Погружаясь в эти неблагие пространства, испытываешь, однако, тягостное ощущение, что в жестких, эсхатологических проекциях, пусть и в искаженной форме, все же присутствует некая значимая для человеческой души реальность: предчувствие действительного, но не столько сущего, сколько грядущего вселенского разделения. И отдельные черты будущей космогонии огненного мира отверженных, лишенного реальной сотериологии.

Кстати, вот что еще приходит на ум. Читая о тех или иных ужасах Средневековья, невольно задаешься вопросом: какой могла бы стать европейская ночь после великого переселения народов, если бы в ней не засияла звезда Рождества, то есть отсутствовал бы христианский идеал и вектор истории?
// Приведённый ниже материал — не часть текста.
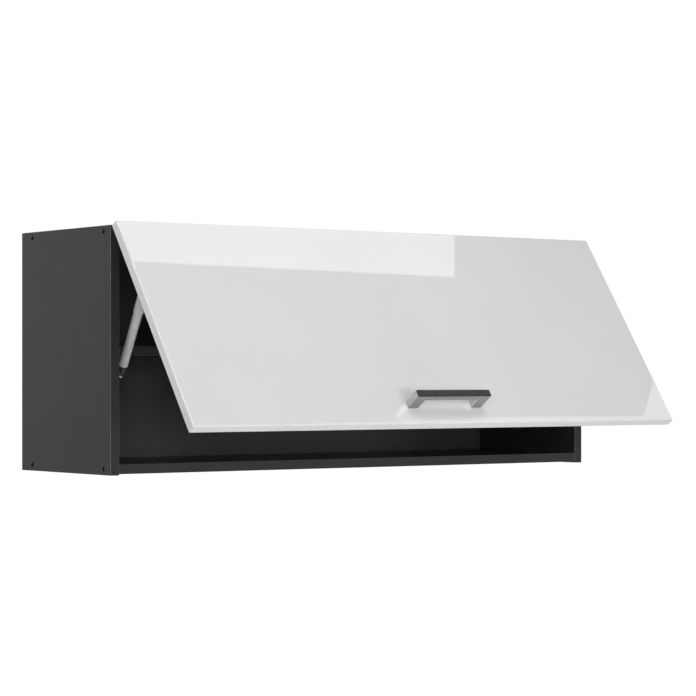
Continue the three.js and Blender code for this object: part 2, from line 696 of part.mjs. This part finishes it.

Но вернемся к основному сюжету. Учение о предопределении - квинтэссенция новой веры14. Именно здесь ощутимо присутствие своеобразного дуализма: жесткость и отчасти механистичность новой антропологии, формирующей в обществе собственную аристократию житейского успеха. Проявляются эти пассажи еще у Лютера, причем не только в "школярских" теолого-антропологических антитезах ("если в нас Бог, то места для сатаны просто нет, следовательно, мы можем стремиться только к добру, если в нас нет Бога, значит, его место занимает дьявол, и все наши побуждения будут направлены ко злу"), но и в гораздо более редких у него, изощренных рассуждениях о двойственной воле Творца. О том, что помимо явной воли Бога, которая "ищет спасения для всех людей […] есть и другая, несоизмеримая с первой и представляющая собой непостижимую тайну. Этой волей творится жизнь и смерть людей, этой же волей изначально решается, кому из людей будет даровано спасение, а кого ждет вечное проклятие"15.